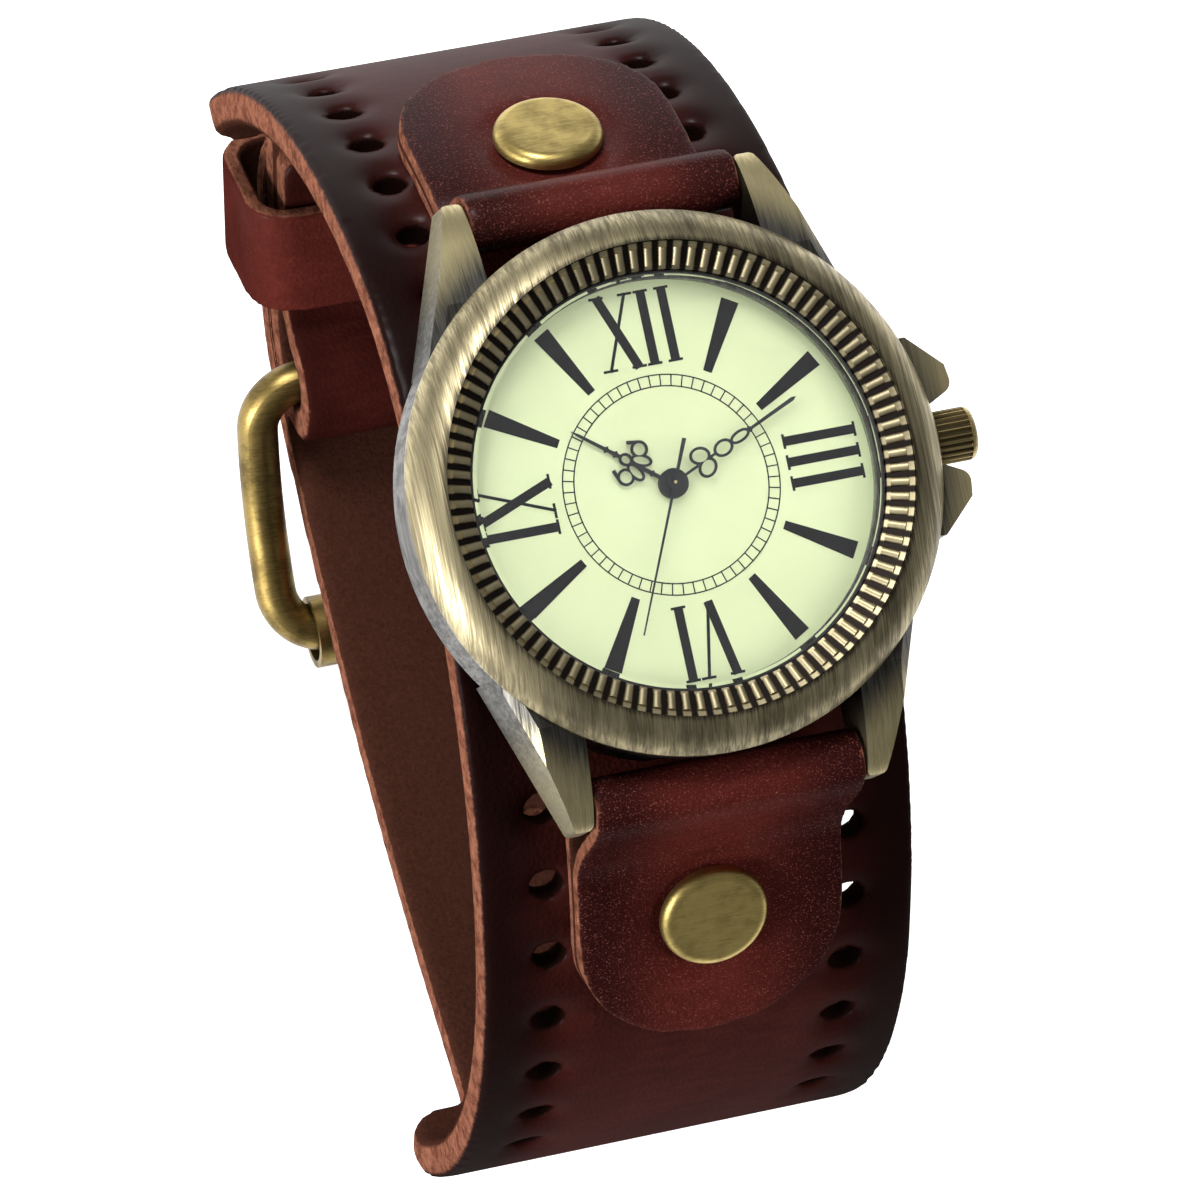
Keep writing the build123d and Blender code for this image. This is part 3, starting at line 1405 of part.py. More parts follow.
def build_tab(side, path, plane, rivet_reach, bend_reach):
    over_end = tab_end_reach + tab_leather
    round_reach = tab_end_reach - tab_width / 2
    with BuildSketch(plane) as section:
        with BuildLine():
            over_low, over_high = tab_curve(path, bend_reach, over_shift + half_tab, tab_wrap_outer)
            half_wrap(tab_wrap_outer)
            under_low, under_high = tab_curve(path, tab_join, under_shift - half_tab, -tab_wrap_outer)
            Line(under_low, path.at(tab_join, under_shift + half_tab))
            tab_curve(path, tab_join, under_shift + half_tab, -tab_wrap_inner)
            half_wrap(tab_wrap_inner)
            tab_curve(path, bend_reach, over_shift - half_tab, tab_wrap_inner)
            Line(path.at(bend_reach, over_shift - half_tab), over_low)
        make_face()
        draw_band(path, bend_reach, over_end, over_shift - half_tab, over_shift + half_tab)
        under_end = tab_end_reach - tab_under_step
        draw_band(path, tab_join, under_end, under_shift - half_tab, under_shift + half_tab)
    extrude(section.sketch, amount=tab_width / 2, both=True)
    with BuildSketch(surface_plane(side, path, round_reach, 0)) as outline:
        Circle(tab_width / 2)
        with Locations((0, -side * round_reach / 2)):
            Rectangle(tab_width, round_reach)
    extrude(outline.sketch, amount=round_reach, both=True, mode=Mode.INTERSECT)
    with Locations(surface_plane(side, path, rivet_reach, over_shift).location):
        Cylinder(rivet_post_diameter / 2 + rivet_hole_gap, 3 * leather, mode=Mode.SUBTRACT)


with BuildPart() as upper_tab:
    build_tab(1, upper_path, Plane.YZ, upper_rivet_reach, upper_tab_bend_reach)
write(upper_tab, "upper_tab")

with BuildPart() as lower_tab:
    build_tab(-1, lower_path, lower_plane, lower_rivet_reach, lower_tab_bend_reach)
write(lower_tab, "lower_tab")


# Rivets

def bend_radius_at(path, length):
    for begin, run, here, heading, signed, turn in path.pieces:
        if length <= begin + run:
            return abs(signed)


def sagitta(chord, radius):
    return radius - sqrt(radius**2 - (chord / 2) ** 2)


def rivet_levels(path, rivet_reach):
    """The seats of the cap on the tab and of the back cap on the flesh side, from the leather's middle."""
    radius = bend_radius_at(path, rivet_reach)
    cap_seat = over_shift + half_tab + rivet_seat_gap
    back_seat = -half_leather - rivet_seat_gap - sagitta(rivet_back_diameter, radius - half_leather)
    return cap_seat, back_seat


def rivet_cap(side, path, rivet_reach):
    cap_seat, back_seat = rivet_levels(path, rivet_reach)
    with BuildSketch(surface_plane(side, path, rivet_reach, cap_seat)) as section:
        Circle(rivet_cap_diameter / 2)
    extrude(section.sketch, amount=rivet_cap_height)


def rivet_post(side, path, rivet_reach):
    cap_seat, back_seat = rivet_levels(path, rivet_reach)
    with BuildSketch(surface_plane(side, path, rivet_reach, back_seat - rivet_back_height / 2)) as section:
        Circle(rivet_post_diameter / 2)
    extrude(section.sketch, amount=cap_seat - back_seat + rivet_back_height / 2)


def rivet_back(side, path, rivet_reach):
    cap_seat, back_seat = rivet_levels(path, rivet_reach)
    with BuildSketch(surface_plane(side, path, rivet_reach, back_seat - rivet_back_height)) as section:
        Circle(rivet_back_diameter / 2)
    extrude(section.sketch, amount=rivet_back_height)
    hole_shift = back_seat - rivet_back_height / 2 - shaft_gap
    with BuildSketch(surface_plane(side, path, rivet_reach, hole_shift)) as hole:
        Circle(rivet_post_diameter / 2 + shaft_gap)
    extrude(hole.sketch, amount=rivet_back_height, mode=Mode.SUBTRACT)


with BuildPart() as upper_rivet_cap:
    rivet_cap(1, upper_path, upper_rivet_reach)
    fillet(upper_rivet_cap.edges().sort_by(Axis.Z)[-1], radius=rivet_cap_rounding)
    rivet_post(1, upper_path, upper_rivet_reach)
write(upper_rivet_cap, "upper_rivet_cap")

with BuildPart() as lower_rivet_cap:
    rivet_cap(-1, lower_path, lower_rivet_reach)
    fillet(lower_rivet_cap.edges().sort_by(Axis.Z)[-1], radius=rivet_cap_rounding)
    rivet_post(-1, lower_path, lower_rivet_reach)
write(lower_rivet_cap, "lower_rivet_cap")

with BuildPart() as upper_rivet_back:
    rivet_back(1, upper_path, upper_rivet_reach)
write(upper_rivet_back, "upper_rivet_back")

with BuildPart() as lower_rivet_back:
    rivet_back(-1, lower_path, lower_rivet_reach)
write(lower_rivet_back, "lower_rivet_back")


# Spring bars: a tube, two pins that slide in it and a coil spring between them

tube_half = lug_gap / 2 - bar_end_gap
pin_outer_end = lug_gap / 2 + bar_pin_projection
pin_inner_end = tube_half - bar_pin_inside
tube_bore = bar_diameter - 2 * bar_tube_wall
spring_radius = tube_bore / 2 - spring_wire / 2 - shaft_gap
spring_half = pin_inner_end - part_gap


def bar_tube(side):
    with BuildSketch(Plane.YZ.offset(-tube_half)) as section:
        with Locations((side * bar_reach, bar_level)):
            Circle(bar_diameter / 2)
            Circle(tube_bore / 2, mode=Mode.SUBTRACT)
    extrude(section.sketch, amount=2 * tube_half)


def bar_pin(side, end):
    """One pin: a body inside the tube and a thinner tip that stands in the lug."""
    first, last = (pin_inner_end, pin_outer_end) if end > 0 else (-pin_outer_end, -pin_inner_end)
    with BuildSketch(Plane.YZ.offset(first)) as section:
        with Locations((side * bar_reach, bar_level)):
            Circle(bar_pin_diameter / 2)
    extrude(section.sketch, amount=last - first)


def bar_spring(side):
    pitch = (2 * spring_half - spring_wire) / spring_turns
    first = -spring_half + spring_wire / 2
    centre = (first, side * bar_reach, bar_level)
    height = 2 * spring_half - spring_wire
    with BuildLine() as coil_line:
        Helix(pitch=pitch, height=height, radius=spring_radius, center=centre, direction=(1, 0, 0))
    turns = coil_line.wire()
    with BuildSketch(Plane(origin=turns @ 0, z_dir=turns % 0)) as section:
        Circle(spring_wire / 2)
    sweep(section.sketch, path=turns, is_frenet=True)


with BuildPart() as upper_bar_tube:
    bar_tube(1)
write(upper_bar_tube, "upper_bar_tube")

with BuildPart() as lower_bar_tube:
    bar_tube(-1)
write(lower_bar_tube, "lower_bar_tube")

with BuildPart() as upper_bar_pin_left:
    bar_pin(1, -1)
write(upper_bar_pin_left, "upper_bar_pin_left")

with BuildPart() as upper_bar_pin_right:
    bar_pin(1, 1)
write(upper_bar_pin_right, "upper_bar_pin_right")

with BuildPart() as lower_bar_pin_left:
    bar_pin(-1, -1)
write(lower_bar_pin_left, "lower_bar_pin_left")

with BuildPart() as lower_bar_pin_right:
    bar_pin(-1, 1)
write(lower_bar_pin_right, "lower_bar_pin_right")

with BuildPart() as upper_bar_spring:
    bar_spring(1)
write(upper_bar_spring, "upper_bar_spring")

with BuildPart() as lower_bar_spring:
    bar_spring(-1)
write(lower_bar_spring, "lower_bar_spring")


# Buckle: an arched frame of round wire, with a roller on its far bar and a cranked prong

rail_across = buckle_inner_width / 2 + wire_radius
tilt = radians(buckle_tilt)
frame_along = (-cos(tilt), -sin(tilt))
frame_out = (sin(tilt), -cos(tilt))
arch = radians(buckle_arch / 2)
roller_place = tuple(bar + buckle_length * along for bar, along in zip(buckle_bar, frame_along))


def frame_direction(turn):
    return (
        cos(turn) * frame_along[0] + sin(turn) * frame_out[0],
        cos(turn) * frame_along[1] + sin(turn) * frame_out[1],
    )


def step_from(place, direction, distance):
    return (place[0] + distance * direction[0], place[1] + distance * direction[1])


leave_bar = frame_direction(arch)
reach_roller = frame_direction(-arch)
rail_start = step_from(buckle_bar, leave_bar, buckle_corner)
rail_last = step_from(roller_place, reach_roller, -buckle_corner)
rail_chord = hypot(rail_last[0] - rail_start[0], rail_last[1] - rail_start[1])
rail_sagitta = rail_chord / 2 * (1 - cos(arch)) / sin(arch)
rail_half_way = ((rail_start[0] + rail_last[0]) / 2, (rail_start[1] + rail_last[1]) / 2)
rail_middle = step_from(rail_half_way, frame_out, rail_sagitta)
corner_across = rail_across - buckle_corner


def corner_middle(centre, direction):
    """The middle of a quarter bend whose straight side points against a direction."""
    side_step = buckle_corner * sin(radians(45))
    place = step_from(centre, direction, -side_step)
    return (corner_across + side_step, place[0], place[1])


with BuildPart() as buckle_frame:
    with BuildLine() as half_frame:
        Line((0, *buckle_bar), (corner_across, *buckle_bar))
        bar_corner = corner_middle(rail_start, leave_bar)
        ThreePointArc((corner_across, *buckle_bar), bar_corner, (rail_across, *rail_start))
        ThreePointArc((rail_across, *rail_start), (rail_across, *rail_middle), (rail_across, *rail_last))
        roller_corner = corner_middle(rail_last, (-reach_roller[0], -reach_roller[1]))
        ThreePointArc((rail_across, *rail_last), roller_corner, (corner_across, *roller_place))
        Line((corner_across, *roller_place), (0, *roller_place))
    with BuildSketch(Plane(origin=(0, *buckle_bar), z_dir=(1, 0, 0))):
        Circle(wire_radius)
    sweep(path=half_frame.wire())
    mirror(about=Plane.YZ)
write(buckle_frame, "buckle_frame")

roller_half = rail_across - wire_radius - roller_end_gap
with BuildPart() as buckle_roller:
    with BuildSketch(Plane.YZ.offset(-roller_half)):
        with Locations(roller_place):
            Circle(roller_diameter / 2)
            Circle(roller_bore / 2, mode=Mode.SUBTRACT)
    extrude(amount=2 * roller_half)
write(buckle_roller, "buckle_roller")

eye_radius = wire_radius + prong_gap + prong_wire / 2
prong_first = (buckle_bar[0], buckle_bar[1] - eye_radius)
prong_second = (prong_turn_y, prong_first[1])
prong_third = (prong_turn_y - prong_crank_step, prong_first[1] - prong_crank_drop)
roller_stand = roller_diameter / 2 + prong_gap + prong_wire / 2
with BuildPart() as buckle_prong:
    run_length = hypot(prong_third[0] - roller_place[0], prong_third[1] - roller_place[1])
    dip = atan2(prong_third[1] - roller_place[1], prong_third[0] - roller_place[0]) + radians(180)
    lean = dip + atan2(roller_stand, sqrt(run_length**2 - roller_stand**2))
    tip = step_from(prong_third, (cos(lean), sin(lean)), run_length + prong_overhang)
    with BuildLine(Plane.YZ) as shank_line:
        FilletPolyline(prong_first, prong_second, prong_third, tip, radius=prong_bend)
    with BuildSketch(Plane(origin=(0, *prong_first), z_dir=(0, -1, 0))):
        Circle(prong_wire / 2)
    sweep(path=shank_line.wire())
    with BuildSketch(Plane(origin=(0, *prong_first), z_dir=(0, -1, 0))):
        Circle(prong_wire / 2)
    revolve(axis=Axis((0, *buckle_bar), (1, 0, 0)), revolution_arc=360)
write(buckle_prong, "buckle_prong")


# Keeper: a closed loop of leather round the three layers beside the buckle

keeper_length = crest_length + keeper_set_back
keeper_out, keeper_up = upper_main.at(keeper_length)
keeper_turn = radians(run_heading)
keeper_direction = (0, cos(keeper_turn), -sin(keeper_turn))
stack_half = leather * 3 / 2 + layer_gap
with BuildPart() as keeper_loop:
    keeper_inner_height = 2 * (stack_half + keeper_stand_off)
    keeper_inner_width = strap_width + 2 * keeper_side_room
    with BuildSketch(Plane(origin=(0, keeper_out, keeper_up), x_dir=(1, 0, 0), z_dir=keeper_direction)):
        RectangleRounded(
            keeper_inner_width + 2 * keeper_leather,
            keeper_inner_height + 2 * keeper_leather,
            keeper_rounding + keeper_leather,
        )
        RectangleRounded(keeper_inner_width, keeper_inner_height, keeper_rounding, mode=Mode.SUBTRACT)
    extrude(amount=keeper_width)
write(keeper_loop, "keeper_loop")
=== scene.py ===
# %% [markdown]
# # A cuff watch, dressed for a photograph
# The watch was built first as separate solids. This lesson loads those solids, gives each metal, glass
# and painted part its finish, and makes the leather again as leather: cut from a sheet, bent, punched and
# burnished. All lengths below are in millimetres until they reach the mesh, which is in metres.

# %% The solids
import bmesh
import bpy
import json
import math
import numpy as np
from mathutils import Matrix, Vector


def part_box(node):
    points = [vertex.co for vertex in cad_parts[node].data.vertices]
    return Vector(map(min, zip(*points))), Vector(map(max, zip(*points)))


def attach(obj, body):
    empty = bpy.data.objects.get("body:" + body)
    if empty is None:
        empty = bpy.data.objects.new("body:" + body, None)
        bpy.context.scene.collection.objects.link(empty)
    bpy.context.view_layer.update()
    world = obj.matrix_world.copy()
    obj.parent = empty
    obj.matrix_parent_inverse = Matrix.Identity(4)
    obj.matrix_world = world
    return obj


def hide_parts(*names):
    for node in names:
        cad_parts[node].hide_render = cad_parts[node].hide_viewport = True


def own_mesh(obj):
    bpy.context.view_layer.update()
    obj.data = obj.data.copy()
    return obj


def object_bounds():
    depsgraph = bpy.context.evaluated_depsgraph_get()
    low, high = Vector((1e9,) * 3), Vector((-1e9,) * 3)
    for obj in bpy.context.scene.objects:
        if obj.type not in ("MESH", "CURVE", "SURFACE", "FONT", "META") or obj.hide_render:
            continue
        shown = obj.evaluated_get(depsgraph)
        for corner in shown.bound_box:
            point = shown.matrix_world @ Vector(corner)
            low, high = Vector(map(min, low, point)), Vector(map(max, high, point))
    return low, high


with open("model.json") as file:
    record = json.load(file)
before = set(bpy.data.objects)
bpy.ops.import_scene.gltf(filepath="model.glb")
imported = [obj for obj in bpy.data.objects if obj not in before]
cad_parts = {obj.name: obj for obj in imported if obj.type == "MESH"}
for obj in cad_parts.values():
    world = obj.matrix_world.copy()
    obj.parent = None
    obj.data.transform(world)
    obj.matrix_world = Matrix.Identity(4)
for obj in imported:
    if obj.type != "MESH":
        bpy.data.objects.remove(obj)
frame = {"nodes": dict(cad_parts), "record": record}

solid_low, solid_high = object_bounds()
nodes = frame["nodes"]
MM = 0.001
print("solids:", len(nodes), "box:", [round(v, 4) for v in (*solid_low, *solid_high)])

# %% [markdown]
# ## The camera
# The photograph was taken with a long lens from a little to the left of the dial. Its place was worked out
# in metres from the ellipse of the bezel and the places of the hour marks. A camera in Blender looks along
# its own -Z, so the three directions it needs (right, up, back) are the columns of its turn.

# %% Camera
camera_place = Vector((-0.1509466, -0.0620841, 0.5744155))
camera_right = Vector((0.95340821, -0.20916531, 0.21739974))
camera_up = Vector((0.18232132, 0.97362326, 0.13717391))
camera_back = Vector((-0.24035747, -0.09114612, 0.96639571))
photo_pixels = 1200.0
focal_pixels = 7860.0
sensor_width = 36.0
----
● Instructions for the task: Please repeat word for word the lines above that run from the beginning through the line containing "return radius - sqrt(radius**2", keeping both the first and that last line.

● Task response:
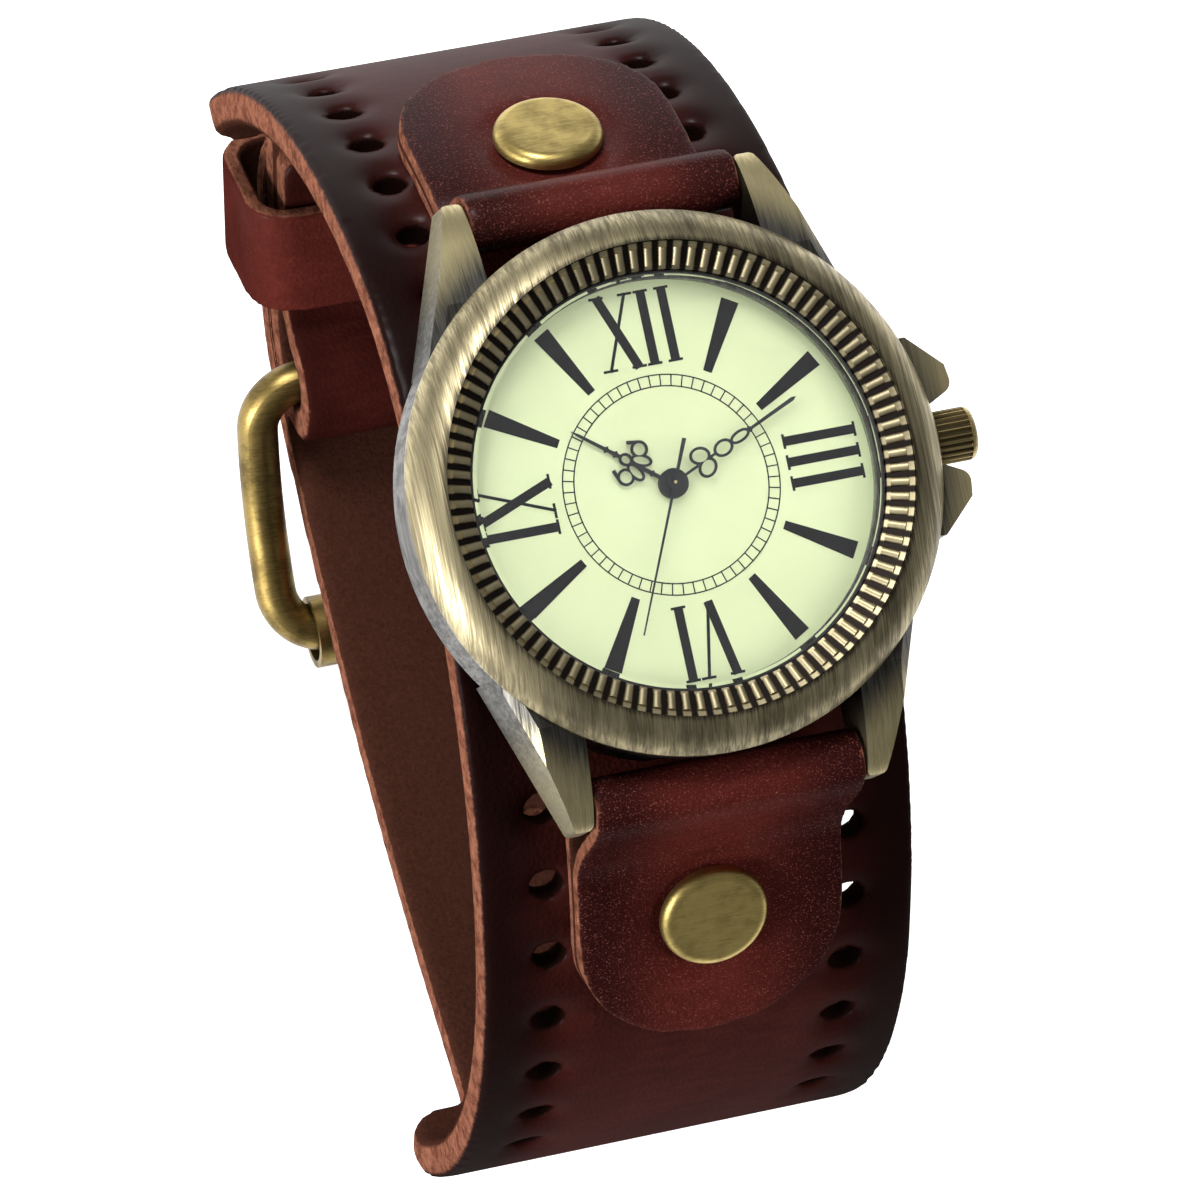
Keep writing the build123d and Blender code for this image. This is part 3, starting at line 1405 of part.py. More parts follow.
def build_tab(side, path, plane, rivet_reach, bend_reach):
    over_end = tab_end_reach + tab_leather
    round_reach = tab_end_reach - tab_width / 2
    with BuildSketch(plane) as section:
        with BuildLine():
            over_low, over_high = tab_curve(path, bend_reach, over_shift + half_tab, tab_wrap_outer)
            half_wrap(tab_wrap_outer)
            under_low, under_high = tab_curve(path, tab_join, under_shift - half_tab, -tab_wrap_outer)
            Line(under_low, path.at(tab_join, under_shift + half_tab))
            tab_curve(path, tab_join, under_shift + half_tab, -tab_wrap_inner)
            half_wrap(tab_wrap_inner)
            tab_curve(path, bend_reach, over_shift - half_tab, tab_wrap_inner)
            Line(path.at(bend_reach, over_shift - half_tab), over_low)
        make_face()
        draw_band(path, bend_reach, over_end, over_shift - half_tab, over_shift + half_tab)
        under_end = tab_end_reach - tab_under_step
        draw_band(path, tab_join, under_end, under_shift - half_tab, under_shift + half_tab)
    extrude(section.sketch, amount=tab_width / 2, both=True)
    with BuildSketch(surface_plane(side, path, round_reach, 0)) as outline:
        Circle(tab_width / 2)
        with Locations((0, -side * round_reach / 2)):
            Rectangle(tab_width, round_reach)
    extrude(outline.sketch, amount=round_reach, both=True, mode=Mode.INTERSECT)
    with Locations(surface_plane(side, path, rivet_reach, over_shift).location):
        Cylinder(rivet_post_diameter / 2 + rivet_hole_gap, 3 * leather, mode=Mode.SUBTRACT)


with BuildPart() as upper_tab:
    build_tab(1, upper_path, Plane.YZ, upper_rivet_reach, upper_tab_bend_reach)
write(upper_tab, "upper_tab")

with BuildPart() as lower_tab:
    build_tab(-1, lower_path, lower_plane, lower_rivet_reach, lower_tab_bend_reach)
write(lower_tab, "lower_tab")


# Rivets

def bend_radius_at(path, length):
    for begin, run, here, heading, signed, turn in path.pieces:
        if length <= begin + run:
            return abs(signed)


def sagitta(chord, radius):
    return radius - sqrt(radius**2 - (chord / 2) ** 2)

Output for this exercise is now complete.